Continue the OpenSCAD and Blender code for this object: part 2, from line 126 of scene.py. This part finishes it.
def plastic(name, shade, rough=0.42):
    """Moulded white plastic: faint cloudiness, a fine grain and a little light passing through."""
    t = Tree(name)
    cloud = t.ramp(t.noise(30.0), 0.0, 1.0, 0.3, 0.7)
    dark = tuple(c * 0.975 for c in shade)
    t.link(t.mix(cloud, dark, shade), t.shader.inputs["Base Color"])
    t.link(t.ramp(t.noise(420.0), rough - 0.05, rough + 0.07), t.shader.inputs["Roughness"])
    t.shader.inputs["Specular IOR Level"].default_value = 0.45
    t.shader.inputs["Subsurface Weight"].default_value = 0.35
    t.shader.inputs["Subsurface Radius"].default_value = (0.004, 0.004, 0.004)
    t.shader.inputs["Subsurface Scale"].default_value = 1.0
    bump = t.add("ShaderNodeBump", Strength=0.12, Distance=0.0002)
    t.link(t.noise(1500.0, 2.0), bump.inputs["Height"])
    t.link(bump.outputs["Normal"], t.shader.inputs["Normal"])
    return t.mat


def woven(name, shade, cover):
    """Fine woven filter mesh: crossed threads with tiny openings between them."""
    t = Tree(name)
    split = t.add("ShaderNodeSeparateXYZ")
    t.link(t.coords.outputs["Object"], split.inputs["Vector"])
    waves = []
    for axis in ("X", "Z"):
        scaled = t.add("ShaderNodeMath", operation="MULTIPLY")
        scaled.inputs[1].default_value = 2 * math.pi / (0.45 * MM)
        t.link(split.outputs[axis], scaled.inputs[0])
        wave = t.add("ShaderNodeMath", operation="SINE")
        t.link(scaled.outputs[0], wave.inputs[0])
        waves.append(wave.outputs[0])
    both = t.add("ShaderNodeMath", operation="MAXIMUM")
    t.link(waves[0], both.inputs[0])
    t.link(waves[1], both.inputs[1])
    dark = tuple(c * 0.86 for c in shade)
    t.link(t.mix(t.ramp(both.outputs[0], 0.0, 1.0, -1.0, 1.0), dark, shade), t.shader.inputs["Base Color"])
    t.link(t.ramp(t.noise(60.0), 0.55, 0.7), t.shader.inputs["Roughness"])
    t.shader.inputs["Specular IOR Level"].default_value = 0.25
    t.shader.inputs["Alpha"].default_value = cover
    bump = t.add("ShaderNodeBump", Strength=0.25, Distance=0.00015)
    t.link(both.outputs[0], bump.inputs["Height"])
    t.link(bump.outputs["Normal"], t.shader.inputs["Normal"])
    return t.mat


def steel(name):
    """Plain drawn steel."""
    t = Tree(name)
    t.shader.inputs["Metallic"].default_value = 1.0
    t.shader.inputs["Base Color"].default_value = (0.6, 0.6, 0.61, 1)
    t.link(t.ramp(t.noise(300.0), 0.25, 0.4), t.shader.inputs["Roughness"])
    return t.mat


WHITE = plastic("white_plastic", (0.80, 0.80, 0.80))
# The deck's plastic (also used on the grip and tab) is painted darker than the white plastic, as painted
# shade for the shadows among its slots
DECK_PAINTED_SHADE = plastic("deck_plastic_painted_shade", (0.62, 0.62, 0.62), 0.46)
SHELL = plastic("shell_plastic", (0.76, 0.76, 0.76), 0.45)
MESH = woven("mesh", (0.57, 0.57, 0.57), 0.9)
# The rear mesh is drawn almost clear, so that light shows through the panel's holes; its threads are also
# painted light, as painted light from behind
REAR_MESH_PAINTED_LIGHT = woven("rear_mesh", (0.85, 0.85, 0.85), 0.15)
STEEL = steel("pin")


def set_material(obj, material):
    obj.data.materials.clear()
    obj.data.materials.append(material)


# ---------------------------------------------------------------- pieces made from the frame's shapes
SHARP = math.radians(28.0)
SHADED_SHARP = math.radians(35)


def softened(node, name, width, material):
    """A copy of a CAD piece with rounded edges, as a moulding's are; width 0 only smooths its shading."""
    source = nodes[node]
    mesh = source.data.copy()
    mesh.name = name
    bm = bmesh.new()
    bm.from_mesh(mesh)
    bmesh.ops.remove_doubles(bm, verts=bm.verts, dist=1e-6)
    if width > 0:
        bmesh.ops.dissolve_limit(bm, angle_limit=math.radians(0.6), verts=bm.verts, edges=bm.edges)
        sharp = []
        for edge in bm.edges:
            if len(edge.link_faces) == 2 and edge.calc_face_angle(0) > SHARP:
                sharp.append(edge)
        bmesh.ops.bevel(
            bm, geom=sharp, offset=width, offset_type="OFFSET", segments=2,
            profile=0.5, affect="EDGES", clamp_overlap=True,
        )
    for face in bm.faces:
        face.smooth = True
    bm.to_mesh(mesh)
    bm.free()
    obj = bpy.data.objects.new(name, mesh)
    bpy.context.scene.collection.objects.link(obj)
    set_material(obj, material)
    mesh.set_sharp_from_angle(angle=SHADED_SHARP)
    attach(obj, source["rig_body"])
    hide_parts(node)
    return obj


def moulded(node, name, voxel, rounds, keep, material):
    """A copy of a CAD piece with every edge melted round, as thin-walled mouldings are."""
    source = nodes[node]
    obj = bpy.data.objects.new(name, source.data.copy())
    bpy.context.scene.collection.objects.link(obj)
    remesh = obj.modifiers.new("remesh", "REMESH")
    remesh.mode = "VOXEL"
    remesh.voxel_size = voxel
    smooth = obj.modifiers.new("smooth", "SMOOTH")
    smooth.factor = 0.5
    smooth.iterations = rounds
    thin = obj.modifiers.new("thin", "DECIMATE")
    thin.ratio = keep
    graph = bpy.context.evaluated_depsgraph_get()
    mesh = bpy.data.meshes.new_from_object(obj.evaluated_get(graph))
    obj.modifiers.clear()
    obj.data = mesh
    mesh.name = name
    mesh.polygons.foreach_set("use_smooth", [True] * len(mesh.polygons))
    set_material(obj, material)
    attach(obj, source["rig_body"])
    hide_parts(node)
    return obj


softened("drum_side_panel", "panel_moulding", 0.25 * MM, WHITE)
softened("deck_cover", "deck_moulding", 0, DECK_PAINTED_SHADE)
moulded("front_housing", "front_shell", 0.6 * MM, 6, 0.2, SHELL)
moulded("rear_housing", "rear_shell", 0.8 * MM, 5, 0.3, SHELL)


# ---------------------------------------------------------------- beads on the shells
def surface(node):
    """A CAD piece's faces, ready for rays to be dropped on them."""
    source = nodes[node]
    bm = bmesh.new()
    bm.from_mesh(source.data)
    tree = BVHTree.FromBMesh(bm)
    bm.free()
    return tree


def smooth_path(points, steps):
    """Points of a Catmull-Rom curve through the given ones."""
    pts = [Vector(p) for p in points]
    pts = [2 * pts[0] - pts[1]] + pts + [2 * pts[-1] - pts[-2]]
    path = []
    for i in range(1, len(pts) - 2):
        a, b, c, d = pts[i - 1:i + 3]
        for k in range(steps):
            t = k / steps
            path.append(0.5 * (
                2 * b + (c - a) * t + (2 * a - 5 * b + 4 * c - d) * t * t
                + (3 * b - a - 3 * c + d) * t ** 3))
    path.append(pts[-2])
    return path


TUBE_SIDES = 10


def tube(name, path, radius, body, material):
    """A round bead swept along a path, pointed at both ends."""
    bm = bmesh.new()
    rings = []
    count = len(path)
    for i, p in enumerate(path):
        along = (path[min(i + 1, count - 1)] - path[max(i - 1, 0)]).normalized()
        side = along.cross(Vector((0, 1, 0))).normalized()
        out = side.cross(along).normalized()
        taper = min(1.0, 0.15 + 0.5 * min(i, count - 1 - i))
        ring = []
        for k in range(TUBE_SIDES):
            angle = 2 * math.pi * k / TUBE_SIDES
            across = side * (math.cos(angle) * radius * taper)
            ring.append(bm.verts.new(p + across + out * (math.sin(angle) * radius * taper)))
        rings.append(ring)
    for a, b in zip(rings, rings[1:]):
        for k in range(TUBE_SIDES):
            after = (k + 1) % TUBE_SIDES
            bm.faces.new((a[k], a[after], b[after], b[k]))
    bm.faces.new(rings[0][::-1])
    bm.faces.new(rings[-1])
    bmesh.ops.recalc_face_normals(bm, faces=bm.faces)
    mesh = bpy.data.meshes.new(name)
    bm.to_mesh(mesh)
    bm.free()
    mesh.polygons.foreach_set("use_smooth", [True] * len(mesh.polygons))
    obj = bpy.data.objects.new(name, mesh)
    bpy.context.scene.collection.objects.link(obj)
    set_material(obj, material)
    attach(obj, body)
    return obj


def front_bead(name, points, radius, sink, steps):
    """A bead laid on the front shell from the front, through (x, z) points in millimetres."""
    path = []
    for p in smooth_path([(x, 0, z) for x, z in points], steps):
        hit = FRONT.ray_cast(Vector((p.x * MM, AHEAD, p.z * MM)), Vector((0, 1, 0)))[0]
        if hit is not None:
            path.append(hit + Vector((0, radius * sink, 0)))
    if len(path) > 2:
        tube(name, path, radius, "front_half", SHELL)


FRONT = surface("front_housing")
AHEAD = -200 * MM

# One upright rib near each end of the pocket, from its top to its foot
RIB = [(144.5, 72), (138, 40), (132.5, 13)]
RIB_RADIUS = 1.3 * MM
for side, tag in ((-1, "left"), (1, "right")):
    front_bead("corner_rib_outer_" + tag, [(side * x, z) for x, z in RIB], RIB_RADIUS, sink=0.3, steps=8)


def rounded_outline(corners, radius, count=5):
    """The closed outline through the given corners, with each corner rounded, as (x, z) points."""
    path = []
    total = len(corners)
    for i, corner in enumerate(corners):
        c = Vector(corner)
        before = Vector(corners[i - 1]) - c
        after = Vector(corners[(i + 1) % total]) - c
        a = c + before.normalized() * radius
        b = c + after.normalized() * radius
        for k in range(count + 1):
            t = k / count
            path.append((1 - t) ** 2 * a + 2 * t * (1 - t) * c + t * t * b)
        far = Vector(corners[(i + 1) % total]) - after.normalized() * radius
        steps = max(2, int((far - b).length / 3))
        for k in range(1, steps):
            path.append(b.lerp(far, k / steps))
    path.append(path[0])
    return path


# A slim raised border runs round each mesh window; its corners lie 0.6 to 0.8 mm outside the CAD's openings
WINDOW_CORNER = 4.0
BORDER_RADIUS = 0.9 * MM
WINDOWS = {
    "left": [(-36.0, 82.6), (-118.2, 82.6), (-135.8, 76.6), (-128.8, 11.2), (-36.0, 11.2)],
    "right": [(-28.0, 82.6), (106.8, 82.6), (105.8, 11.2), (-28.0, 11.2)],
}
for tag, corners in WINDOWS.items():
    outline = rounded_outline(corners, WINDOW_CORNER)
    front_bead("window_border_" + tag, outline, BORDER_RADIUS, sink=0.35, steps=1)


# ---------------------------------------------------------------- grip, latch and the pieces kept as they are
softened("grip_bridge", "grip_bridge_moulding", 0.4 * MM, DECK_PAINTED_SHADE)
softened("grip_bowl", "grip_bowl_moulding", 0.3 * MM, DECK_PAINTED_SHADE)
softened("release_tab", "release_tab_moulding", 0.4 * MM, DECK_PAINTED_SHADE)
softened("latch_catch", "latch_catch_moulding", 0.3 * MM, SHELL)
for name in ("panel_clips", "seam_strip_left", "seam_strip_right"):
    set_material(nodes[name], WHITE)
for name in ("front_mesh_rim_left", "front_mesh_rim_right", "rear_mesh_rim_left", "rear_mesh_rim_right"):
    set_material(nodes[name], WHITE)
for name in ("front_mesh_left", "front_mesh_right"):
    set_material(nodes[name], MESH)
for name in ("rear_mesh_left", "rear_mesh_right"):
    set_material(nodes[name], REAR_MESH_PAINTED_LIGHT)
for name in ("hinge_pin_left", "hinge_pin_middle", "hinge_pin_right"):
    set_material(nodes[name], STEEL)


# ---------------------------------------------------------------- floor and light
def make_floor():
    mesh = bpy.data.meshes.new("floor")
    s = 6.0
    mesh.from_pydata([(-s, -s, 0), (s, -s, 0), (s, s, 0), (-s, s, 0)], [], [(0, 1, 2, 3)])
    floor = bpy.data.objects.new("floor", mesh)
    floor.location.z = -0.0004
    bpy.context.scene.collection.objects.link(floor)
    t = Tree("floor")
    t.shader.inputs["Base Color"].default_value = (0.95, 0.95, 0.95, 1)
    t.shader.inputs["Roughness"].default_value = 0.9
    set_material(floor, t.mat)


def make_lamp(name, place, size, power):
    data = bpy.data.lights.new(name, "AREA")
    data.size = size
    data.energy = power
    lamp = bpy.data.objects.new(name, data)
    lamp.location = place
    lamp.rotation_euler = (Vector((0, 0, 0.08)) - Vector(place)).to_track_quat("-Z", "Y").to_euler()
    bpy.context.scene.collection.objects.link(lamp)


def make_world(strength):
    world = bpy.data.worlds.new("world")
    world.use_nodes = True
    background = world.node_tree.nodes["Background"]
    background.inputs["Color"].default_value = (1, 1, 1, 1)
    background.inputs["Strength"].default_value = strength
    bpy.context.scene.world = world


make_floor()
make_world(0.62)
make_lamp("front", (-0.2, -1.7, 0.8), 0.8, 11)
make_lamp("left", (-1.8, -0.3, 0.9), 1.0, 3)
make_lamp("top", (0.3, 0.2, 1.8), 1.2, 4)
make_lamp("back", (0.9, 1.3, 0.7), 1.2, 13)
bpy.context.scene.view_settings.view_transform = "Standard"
== == ==
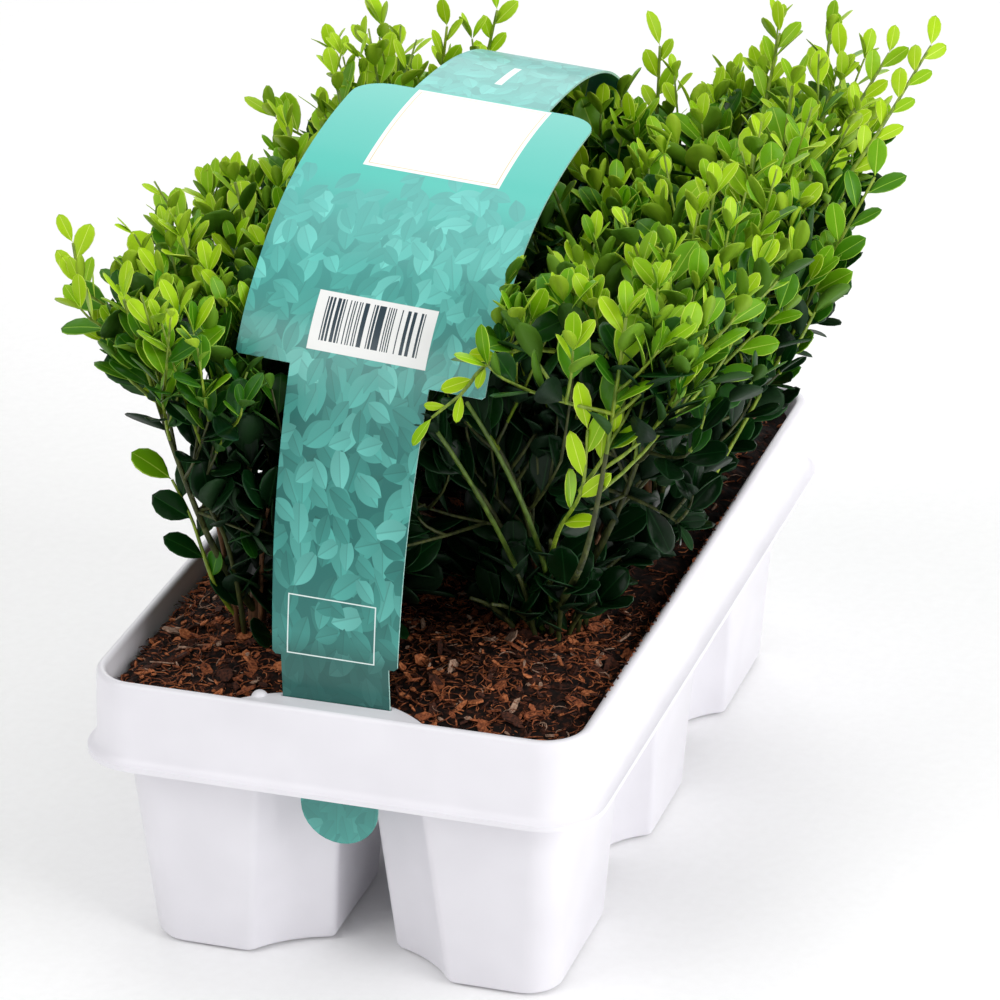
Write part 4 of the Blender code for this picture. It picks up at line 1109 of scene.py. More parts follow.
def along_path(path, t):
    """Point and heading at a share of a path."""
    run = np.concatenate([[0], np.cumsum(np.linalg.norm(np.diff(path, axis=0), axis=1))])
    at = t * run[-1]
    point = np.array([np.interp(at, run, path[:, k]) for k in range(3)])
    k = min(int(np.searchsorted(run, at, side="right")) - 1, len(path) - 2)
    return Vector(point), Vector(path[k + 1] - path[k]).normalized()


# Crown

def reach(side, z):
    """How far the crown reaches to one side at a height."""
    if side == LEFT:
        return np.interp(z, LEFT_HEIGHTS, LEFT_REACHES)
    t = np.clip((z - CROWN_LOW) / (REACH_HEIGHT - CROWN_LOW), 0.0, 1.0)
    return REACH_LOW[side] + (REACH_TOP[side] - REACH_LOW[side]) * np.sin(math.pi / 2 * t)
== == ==
• What the exercise asks
In the material above, find each line that contains the word "code", and select it.

• Task answer
Continue the OpenSCAD and Blender code for this object: part 2, from line 126 of scene.py. This part finishes it.
Write part 4 of the Blender code for this picture. It picks up at line 1109 of scene.py. More parts follow.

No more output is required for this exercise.